# [WHAT IS EXPECTED]
Everything in the listing below from the line containing "points = [vertex.co" through the line containing "bpy.context.view_layer.update()" should be repeated exactly; leave out every other line.

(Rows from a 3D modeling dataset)
****************************************

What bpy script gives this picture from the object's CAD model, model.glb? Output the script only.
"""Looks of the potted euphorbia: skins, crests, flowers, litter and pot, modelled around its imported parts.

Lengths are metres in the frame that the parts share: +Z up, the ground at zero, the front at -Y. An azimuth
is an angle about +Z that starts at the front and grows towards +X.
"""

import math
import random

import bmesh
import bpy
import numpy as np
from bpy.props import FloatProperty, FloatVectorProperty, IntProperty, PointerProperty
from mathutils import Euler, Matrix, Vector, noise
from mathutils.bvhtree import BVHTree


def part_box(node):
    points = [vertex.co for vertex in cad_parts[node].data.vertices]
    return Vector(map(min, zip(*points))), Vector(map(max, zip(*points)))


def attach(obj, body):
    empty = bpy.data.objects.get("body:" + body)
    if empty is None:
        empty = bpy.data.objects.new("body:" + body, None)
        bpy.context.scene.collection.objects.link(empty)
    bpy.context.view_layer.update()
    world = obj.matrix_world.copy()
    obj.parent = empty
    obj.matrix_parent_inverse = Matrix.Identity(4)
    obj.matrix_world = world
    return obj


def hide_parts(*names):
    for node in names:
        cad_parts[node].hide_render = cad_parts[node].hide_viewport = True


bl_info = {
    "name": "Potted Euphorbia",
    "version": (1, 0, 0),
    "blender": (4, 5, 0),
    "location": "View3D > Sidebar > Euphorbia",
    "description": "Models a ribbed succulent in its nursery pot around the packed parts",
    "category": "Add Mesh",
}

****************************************

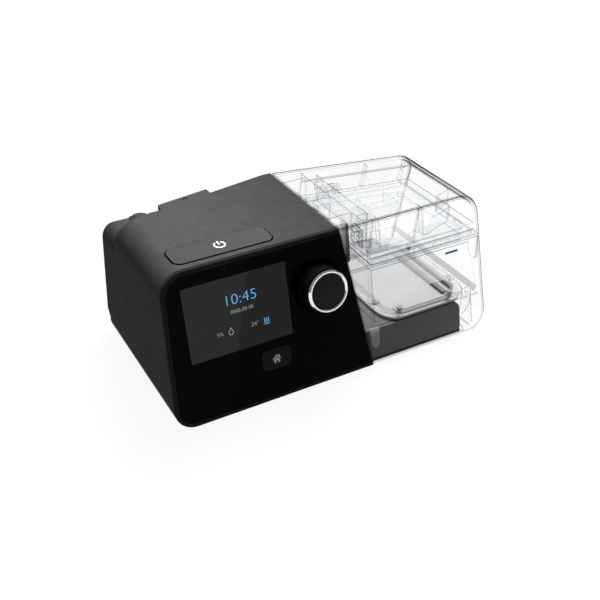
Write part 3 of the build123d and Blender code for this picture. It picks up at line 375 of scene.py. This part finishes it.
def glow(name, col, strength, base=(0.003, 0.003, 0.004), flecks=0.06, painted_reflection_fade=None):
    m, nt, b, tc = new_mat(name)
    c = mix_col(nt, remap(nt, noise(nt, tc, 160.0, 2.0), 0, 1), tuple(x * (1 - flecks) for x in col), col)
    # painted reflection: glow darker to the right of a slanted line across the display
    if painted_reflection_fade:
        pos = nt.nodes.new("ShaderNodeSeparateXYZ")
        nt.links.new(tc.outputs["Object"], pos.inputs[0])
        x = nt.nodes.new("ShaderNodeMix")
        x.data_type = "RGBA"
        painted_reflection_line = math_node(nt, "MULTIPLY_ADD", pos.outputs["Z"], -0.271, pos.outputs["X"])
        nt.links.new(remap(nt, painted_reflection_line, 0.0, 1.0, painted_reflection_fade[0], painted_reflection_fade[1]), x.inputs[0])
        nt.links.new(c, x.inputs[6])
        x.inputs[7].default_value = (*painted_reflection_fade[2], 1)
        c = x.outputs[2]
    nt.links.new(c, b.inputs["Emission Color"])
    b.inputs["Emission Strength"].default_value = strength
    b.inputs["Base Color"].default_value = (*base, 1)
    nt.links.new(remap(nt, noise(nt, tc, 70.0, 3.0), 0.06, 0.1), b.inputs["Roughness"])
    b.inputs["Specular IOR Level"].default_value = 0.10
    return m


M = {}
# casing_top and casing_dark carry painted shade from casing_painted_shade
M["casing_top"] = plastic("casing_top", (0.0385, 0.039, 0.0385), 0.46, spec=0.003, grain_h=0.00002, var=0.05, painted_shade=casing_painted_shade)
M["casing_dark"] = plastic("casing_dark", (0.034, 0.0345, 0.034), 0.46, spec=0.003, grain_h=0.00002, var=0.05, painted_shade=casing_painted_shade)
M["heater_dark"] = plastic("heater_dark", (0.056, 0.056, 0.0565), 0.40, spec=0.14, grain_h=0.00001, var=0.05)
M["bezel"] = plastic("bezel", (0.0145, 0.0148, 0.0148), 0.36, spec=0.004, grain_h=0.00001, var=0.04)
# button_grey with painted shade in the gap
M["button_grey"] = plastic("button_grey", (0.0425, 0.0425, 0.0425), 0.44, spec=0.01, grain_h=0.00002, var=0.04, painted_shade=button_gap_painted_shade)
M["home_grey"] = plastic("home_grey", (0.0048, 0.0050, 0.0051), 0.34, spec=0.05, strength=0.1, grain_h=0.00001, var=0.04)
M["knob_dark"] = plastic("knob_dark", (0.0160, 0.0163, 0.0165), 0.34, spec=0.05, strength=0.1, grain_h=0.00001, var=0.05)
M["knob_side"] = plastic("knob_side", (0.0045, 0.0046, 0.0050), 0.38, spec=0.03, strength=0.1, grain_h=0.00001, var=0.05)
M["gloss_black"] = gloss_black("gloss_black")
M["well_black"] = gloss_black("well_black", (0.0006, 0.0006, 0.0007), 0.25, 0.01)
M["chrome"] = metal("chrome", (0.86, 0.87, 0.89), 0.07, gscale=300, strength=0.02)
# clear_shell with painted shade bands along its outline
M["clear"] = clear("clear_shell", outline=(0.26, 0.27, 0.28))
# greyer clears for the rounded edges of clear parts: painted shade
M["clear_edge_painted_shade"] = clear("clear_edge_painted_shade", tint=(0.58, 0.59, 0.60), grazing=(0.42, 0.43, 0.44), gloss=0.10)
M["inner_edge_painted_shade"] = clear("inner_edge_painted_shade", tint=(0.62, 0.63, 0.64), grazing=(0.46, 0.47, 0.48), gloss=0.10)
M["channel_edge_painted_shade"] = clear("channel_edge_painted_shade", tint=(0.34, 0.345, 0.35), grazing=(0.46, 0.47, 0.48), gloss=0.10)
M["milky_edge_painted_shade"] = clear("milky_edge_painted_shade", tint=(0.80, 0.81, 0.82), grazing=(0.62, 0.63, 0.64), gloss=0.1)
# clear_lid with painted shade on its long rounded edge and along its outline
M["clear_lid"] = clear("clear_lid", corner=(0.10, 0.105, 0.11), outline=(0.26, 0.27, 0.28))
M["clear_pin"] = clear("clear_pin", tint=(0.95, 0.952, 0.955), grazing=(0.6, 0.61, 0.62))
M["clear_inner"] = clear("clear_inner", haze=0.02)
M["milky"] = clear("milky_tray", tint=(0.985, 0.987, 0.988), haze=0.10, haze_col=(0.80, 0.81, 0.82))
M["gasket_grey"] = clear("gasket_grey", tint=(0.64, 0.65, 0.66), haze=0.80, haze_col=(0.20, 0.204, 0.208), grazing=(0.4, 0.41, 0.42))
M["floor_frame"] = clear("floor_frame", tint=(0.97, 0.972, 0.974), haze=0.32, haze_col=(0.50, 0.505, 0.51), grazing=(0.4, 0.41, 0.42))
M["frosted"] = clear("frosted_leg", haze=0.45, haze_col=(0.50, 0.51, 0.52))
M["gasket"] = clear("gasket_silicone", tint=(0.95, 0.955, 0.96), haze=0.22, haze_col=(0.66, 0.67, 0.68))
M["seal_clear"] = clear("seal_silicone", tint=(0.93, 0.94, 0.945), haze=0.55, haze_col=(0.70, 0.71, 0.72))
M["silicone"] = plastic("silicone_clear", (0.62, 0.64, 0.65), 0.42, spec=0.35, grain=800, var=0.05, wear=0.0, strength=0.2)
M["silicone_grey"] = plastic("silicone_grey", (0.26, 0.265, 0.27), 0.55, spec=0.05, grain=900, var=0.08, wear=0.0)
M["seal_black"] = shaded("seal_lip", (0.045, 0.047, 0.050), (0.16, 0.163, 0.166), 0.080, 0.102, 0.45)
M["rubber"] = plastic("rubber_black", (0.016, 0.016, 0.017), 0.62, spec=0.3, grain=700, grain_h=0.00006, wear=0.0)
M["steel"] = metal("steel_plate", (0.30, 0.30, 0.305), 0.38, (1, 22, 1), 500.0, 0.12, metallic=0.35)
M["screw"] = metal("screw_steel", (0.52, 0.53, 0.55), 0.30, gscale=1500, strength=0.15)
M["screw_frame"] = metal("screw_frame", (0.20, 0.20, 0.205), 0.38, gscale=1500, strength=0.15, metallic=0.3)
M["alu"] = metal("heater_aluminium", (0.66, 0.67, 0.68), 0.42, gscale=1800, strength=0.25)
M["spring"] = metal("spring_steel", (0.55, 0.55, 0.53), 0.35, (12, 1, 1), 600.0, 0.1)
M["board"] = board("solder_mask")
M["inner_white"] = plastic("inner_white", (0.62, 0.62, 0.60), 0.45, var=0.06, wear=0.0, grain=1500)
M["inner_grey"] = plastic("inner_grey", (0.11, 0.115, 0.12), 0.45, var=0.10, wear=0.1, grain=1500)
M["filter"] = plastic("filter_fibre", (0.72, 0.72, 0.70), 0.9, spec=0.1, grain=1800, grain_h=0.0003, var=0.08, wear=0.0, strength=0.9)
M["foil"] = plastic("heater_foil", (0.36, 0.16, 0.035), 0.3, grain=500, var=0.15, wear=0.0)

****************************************

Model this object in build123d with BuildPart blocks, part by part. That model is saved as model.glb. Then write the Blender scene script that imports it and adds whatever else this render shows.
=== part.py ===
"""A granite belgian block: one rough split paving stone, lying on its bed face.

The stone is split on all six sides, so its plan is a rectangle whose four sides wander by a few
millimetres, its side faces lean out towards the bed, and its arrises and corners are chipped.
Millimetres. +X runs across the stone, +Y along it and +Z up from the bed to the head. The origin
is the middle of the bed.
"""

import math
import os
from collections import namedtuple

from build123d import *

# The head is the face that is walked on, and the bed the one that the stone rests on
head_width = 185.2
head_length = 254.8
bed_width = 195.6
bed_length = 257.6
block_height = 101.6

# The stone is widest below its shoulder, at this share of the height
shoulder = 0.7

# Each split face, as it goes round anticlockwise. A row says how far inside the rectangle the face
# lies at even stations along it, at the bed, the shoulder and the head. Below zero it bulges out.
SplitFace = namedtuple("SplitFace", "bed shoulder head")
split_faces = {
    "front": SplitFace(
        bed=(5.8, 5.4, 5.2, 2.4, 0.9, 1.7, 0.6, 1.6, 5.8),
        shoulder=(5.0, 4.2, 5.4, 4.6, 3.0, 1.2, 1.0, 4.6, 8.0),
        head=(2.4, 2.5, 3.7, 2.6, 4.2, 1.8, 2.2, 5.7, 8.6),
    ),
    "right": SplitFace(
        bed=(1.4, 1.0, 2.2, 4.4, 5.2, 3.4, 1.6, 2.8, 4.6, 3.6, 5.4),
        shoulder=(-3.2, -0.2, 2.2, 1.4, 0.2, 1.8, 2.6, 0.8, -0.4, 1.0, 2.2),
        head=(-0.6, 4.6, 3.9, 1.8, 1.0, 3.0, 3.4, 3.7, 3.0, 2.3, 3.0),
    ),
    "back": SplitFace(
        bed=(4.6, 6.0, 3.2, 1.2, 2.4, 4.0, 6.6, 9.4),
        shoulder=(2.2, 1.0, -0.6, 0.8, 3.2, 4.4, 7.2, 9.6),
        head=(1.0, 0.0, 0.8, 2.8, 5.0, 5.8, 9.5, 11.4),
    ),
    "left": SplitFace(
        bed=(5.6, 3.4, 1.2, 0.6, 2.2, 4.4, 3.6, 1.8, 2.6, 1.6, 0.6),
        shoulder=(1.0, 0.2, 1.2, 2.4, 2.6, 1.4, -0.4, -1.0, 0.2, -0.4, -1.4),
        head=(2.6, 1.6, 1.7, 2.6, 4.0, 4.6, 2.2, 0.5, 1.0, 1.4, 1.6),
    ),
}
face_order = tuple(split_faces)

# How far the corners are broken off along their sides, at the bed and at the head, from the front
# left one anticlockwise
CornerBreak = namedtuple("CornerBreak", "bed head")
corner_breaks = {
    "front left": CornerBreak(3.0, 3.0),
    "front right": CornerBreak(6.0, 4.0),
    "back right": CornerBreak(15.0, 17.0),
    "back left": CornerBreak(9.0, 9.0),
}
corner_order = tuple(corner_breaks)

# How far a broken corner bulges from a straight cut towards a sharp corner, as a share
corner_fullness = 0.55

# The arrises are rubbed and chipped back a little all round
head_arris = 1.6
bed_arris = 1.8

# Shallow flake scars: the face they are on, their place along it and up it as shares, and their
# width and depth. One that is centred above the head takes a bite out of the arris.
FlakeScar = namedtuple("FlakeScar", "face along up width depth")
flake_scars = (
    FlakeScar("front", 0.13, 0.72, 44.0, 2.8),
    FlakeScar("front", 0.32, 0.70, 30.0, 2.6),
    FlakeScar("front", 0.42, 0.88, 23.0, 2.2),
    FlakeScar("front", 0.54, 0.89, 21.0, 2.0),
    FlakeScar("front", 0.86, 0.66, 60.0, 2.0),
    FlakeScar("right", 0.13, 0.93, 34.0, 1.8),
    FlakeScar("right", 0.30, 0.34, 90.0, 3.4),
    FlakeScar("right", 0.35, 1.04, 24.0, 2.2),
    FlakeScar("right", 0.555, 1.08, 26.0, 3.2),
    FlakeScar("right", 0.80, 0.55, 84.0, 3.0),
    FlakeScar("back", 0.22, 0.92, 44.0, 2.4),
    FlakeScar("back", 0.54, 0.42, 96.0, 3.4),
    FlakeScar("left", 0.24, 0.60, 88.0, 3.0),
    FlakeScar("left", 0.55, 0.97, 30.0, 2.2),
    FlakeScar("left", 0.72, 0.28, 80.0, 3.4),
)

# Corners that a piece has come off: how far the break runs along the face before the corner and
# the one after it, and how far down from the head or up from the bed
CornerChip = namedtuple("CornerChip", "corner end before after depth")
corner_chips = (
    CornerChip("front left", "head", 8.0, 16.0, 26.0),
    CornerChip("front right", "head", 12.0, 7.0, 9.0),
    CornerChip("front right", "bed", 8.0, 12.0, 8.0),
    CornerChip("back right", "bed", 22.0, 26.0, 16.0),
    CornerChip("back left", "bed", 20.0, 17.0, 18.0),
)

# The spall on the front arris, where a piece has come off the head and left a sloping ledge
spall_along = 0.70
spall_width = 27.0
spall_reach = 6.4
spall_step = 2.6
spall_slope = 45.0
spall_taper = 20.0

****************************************

# [SOLUTION TO THIS EXERCISE]
    points = [vertex.co for vertex in cad_parts[node].data.vertices]
    return Vector(map(min, zip(*points))), Vector(map(max, zip(*points)))


def attach(obj, body):
    empty = bpy.data.objects.get("body:" + body)
    if empty is None:
        empty = bpy.data.objects.new("body:" + body, None)
        bpy.context.scene.collection.objects.link(empty)
    bpy.context.view_layer.update()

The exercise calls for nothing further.